А в том, что это Хармс, я усомнился с самого начала. Веселый хулиганский юмор этих анекдотов был совсем чужд тяжелому хармсовскому макабру. Но кто был истинным автором, мне довелось узнать лишь много позже.
⁂
Виктор Кротов,
автор сказочной повести «Волшебный возок» и 130 других книг / выпуск мехмата МГУ–1969/
Не помню, чтобы читал достаточно полный комплект этих произведений. Отдельные анекдоты встречались: булькали в котле юношеского полудиссидентского общения. Было это в первой половине 1970-х, мне было 25–27 лет. Встречал эти текстики в разных машинописных перепечатках. Сама стилистическая идея мне очень понравилась, но я долго не мог уверенно отличить, что здесь хармсовское (он тоже кочевал в перепечатках), а что стилистическое подражание. Часто это бывало перемешано. Я и сам сочинил 2–3 таких анекдота, но в самиздат их не пустил, а позже, видимо, утратил.

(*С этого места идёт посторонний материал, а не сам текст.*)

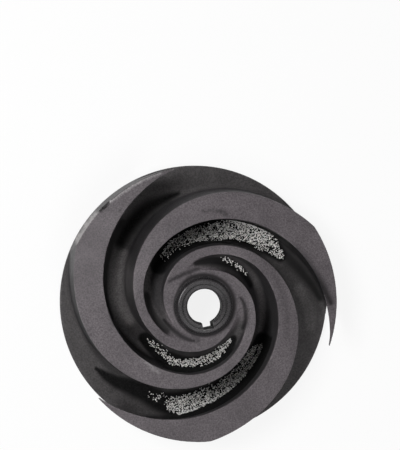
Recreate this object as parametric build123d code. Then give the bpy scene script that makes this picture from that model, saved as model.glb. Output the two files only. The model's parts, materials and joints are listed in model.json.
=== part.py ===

Что это не Хармс, я знал уже тогда, в 1970-е, но кто именно автор, мне было неизвестно. Отголоски этих анекдотов попадались в самиздате, а позже и в периодике, но изданными я их не встречал. Сам люблю притчи и жанр сказок-крошек (не больше ста слов), так что такая стилистика мне нравится, как и сам жанр анекдота. Мне кажется, подход замечательный и сыграл оздоровляющую роль во времена чрезмерной советской канонизации классиков.
⁂
Екатерина Молоствова,
преподаватель, дочь диссидента Михаила Молоствова /выпуск РГПУ им. А. И. Герцена–1989/
Нам в 45-й интернат в Ленинграде принес распечатку Андрей Виноградов, ученик выпускного класса, мы же в 9-м классе были (1981 год?). Андрей занимался в знаменитом кружке у Вячеслава Лейкина, был весь в прыщах и линялых джинсах. Писал эпатажные, но, скорее, талантливые стихи. Я и мои подруги быстренько тексты переписали. Я привезла их к родителям, в деревню (после освобождения Молоствов не мог жить в Ленинграде. – Ред.), но не потрясла – им уже привозил кто-то из приезжавших диссидентов, похоже, Вениамин Иофе. Папа сказал, что это однозначно не Хармс, но остроумно. Некоторые, например «и костыль задрожал в его судорожной руке», – стали домашними поговорками.
⁂
Виктор Сукач,
литературовед, исследователь творчества Розанова /выпуск философского факультета МГУ–1975[12]/
Вкус его (Венедикта Ерофеева) был поразительно точный. Настолько четкий! ‹…› Ходили такие анекдоты Хармса о писателях, ‹распечатанные на› машинке ‹…›. Мы хохотали. Я принес Веничке, а он очень любил Хармса. И я думаю, что Хармс ‹…› произвел на него впечатление, как на художника. И он прочитал, и бросил в сторону. И говорит: «Это не Хармс».